O sucesso de João da Praia
Em termos de sucesso estrondoso, mesmo que temporário, pode-se dizer que a maior revelação do quadro de calouros foi um cidadão que se apresentava como João da Praia.
Em 1974, esse vendedor de sorvetes na orla carioca foi ao programa de Silvio Santos com seu violão com uma única corda e uma composição própria chamada “O Boi Vai Atrás”.
João da Praia foi imediatamente contratado pela gravadora Beverly e lançou um compacto duplo. O refrão “aonde a vaca vai / o boi vai atrás” e versos como “eu não vou na sua casa / pra você não vir na minha” dominaram as rádios AM brasileiras nos meses finais de 1974.
Diz a lenda que, no auge do sucesso, João da Praia se achou no direito de deixar Silvio Santos plantado esperando que ele aparecesse num domingo qualquer. Com essa pisada de bola, João nunca mais pisou nos estúdios de SS.
Na miséria, João da Praia morreu ou em 1988 (segundo a revista “VEJA”) ou em 1989 (segundo os poucos amigos dele). Tinha entre 38 e 39 anos.
Talvez a figura mais recorrente do “Show de Calouros” tenha sido Jordão, o cantor chorão.
Desde o começo dos anos 1970, Jordão aparecia volta e meia no programa para tentar cantar uma música até o fim. Mas SEMPRE começava a chorar descontroladamente pensando numa mulher que o tinha abandonado e acabava gongado.
A saga de Jordão e seu choro durou até meados dos anos 1980. Silvio Santos sempre perguntava, desafiando: “Mas, Jordão, você vai conseguir hoje? Já esqueceu aquela mulher?”
E o pobre calouro jurava que daquela vez iria conseguir cantar até o final e já tinha esquecido a ingrata. Tente adivinhar o que aconteceu depois…
Em questão de bizarrice, meu favorito é um suposto uruguaio que entrou no palco do “Show de Calouros” com um cãozinho, garantindo: “Mi catchorro tchora quando yo canto”. É claro que o cão não esboçou qualquer reação enquanto seu dono “cantava”.

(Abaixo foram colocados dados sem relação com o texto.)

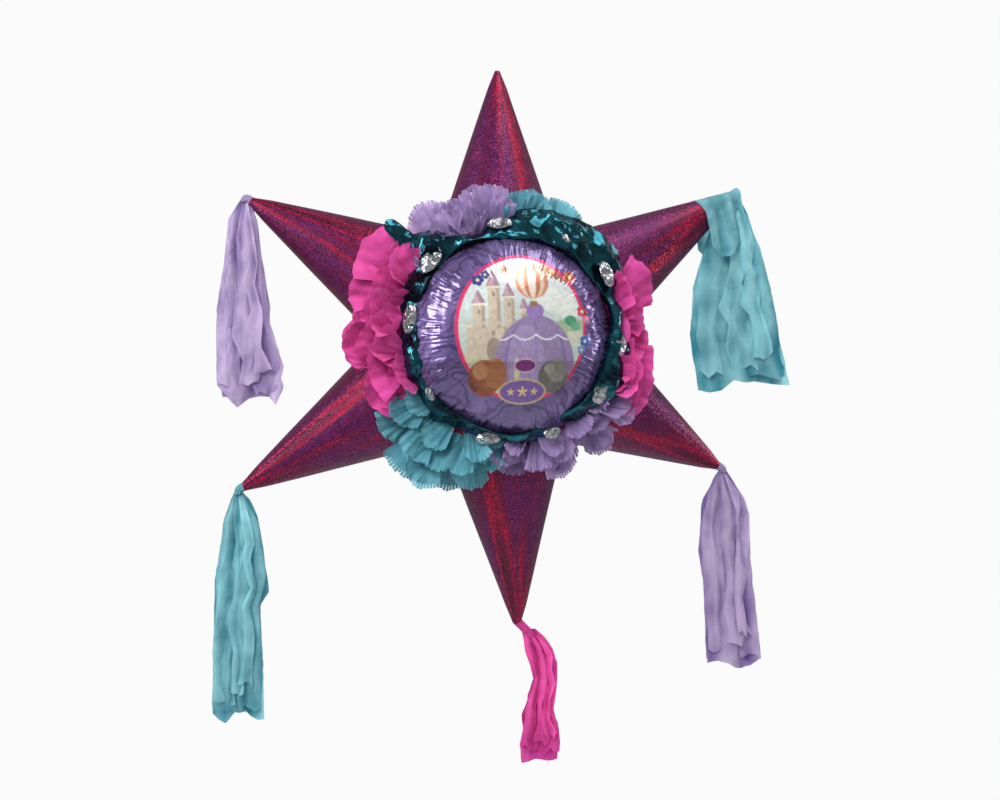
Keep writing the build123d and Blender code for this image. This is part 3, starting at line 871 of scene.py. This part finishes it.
def petal(rng, clock, inner, outer, forward, curl, fringe):
    """One gathered fan of tissue, cupped and creased from its root, with slits along its far
    edge, or torn if it has no fringe. Returns its points, its faces and each point's tone."""
    cols = 2 * STRIPS + 1
    s = np.linspace(-1, 1, cols)[None, :]
    t = np.linspace(0, 1, MAIN_ROWS)[:, None]
    broad = 1.0 if fringe else 1.35
    half_inner = rng.uniform(2.5, 4.5) * broad
    half_outer = rng.uniform(6.5, 9.0) * broad
    skew = rng.uniform(-7.0, 7.0)
    folds = rng.uniform(1.1, 1.9)
    phase = rng.uniform(0, 2 * pi)
    lean = rng.uniform(-0.022, 0.022)
    cup = rng.uniform(0.004, 0.015) * (1.5 if not fringe else 1.0) * rng.choice([1, 1, -1])
    crease = rng.uniform(0.0035, 0.0080)
    dip = rng.uniform(0.010, 0.030)
    drift = rng.uniform(-0.5, 0.5)

    def place(s, t):
        half = half_inner + (half_outer - half_inner) * t**0.7
        angle = np.radians(clock + skew * t + half * s)
        length = outer - inner - dip * np.abs(s) ** 2.2
        folded = zigzag(folds * pi * s + phase + drift * t) + 0.35 * zigzag(
            folds * 2.9 * pi * s + phase * 2.3
        )
        swell = 0.0012 + crease * t
        r = inner + length * (t - 0.08 * t**2) / 0.92
        y = -(forward + curl * t**2 + lean * s * t + cup * s**2 * t + swell * folded)
        return upright(r, angle, y), folded

    main, folded = place(s, t * (1 - fringe / (outer - inner)))
    crumple = soft_noise(main, 38, rng.uniform(0, 50), 3)[..., None]
    main = main + crumple * np.array([0.0010, 0.0030, 0.0010]) * (0.2 + t[..., None])
    if not fringe:
        torn = 0.0045 * soft_noise(main[-3:], 60, rng.uniform(0, 50), 4)
        out = direction(clock)
        main[-3:] += torn[..., None] * out * np.array([0.3, 0.65, 1.0])[:, None, None]
    # painted shade: darker towards the fan's root, where the layers crowd, and lighter and darker
    # across its folds and crumples, as light falls on them; each fan also differs at random
    tone_and_shade = 0.30 + 0.46 * t - 0.13 * folded * t + 0.25 * crumple[..., 0] + rng.uniform(-0.16, 0.16)
    points = [main.reshape(-1, 3)]
    tones = [tone_and_shade.ravel()]
    faces = [grid_faces(MAIN_ROWS, cols)]
    count, last = MAIN_ROWS * cols, (MAIN_ROWS - 1) * cols
    for j in range(STRIPS if fringe else 0):
        bend = rng.normal(0, 0.0026)
        reach = fringe * rng.uniform(0.70, 1.05)
        root = main[-1, 2 * j : 2 * j + 3]
        outward = root - main[-3, 2 * j : 2 * j + 3]
        outward = outward / np.linalg.norm(outward, axis=-1, keepdims=True)
        rows = []
        for k in range(1, FRINGE_ROWS + 1):
            far = k / FRINGE_ROWS
            row = root + outward * reach * far
            row = row[1] + (row - row[1]) * (0.92 - 0.12 * far)
            row[:, 1] += bend * far**2
            rows.append(row)
        points.append(np.concatenate(rows))
        # painted light: the fringe strips are a little lighter than the fan's edge
        tones.append(np.full(3 * FRINGE_ROWS, tone_and_shade[-1, 2 * j + 1] + 0.08))
        top = [last + 2 * j + i for i in range(3)]
        for k in range(FRINGE_ROWS):
            low = [count + 3 * k + i for i in range(3)]
            faces.append(np.array([[top[i], top[i + 1], low[i + 1], low[i]] for i in range(2)]))
            top = low
        count += 3 * FRINGE_ROWS
    return np.concatenate(points), np.concatenate(faces), np.concatenate(tones)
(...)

Silvio sabia que, como cantor, era um ótimo apresentador. Isso não o impediu de iniciar sua carreira fonográfica em 1965, quase sempre gravando marchinhas como “A Pipa do Vovô Não Sobe Mais” e “Coração Corinthiano”.
Mas há uma inusitada participação séria de SS em disco, embora seja falando, e não cantando. Em 1971, ele participou como contraponto romântico da faixa de abertura do LP da cantora Carmen Silva, a melodramática “Goodbye, Adiós, Adieu, Arrivederci”. Ouça abaixo esta pérola:
Um dos quadros clássicos do programa de domingo era “Só Compra Quem Tem”. Um jogo de perguntas e respostas em que os participantes só podiam se arriscar a responder se tivessem “saldo” para comprar uma pergunta.
O quadro fazia tanto sucesso que, por volta de 1975/76, SS lançou um jogo de tabuleiro Só Compra Quem Tem para diversão doméstica.
O cartão de perguntas mais inacreditável (e quem respondia tinha a chance de escolher entre as opções a, b e c) trazia o seguinte:
“Em qual Estado do Brasil aconteceu a Insurreição Pernambucana?”
Acho que a resposta é Pernambuco, seu Silvio… Bom repouso pro senhor.